PHILIP MUDD: I think there are a couple reasons it might be.

The first is, you’re talking about an organization in Yemen that doesn’t have the operational experience of the al-Qaida core guys in a place like Pakistan or Afghanistan. The second is, we have two states here, Saudi Arabia and Yemen, but there are tribal connections across the border, very close family ties.

So that might offer an opportunity for someone to be coming from up north in Saudi Arabia and joining these groups in the amorphous tribal areas of Yemen.

JEFFREY BROWN: So, Dina, in this case, the — how much — it required close coordination between Saudi and American intelligence, I guess, right? Do we know what the two — the roles of the two countries were in this?

DINA TEMPLE-RASTON: Well, our understanding is that, in fact, that the CIA wasn’t in control of this plot, but another foreign intelligence agency was.

And they were the ones who relayed everything to the CIA. The CIA knew what was going on, apparently, but they weren’t sort of directing the plot itself. And I think that’s important to realize, that there was that — that once removed.

JEFFREY BROWN: And, Dina, just to stay with you on this question of the drone strike, I guess we also learned that — that this double agent, in fact, did help direct a drone strike.


I mean, what’s interesting is that the man who gave him his marching orders, the one who told him to go — who gave him the bomb, essentially, and told him to go on this mission was a man named Fahd al-Quso. Fahd al-Quso was the chief external operations guy for AQAP. He basically replaced radical imam Anwar al-Awlaki as the guy who was going to concentrate on the West.

And this is the very man who was hit by a drone last weekend. And we understand that that wasn’t a coincidence.

JEFFREY BROWN: Philip Mudd, how close are U.S. and Saudi intelligence agencies as this point? How. . .

PHILIP MUDD: I would say very close.

JEFFREY BROWN: Very close.

PHILIP MUDD: They have been for years, for simple reasons.


PHILIP MUDD: When you work in a security service, there might be on the outside political pressure, diplomatic pressure. That doesn’t affect security services that are looking themselves at a terrorist threat and saying, if we don’t cooperate, somebody is going to die. That’s an incredible motivator for cooperation.

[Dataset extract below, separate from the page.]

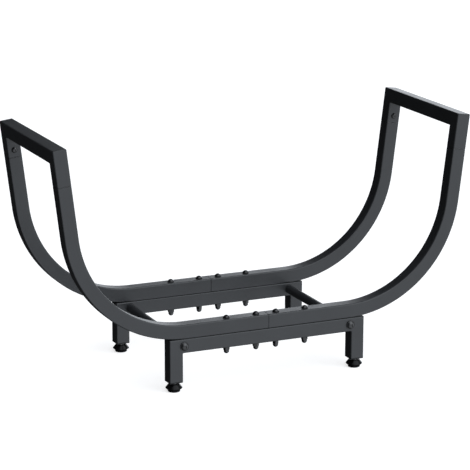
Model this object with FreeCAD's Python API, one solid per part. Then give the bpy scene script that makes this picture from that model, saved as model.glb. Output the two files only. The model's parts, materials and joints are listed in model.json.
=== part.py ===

JEFFREY BROWN: Is the assumption now that, whoever this person was, the double agent — and, of course, there’d be family members — somehow he must — he and they must be in some sort of secure situation?

PHILIP MUDD: I think that’s a safe assumption.

Remember, we’ve got a long history of doing this. If you go back to the Soviet Union, you had people working full-time to bring in double agents from Russia into this country. The same kinds of people will be looking at this man and his family and not only giving him money and a home, but giving him a life. He has got to rebuild an entire life after this incident.

JEFFREY BROWN: Dina, what are people in the intelligence field telling you about the possible impact of this on al-Qaida in Yemen and our future ability to thwart them in other possible attempts?

DINA TEMPLE-RASTON: Well, Phil Mudd actually alluded to it.

Something happens inside the organization when you get infiltrated. Everybody suddenly becomes very suspicious of everyone else. And what that ends up doing is sort of slowing up the process of actually getting a plot off the ground. In other words, they keep looking over their shoulders to see if there’s someone they ought to be looking twice at, someone who might be passing on information.

And because of that, they’re extra careful, and that gives perhaps either Saudi intelligence or U.S. intelligence a little more time to thwart a plot.

JEFFREY BROWN: What’s your sense of that? I mean the kind of thing that you can do once, and then it’s harder to do another time because everybody gets more careful? What happens?

PHILIP MUDD: I would say harder, but not too hard.

Remember, these folks are motivated by a religious conviction. They’re never going to go home again. They can’t and they won’t. So as Dina said, they might go to ground for a bit, but that’s a short-term solution. You have people who in Yemen are gaining ground. They’re gaining ground against the government. They may have more safe haven to plan operations like this.

And the bombmaker who created this bomb and created the Detroit bomb in December of 2009 is still around. So they might disappear for a few days, a few weeks, a month or two, but guaranteed, they will come back again.

JEFFREY BROWN: And what’s your sense of this question I raised in the setup about it becoming public in a sort of unusual way, I guess, leaking the story? Does that have implications? Is that something people are worried or talking about?

PHILIP MUDD: Potentially. And they should.

Having sat on these on the inside, you can guarantee when you’re watching one of these that it will become public one day. The plot is going to be public. The plotter and the penetration will become public. The question I would have is whether this was leaked so soon, that we lost any potential to find the bombmaker.

If that was in fact the case, remember, it was this plotter, the fellow on the inside of the operation, who gave us the operational commander who was killed in Yemen on Sunday. If he was taken out of the picture so soon that we couldn’t find the bombmaker, that’s a tragedy.

JEFFREY BROWN: Dina, I see you nodding. Briefly, you — that sounds right to you?

DINA TEMPLE-RASTON: It not only sounds exactly right, but also the longer that this bombmaker, al-Asiri, is in AQAP, the more opportunity he has to train other people — other people to learn how to make bombs as well.

JEFFREY BROWN: All right, Dina Temple-Raston and Philip Mudd, thank you both very much.

PHILIP MUDD: Thank you.

DINA TEMPLE-RASTON: You’re very welcome.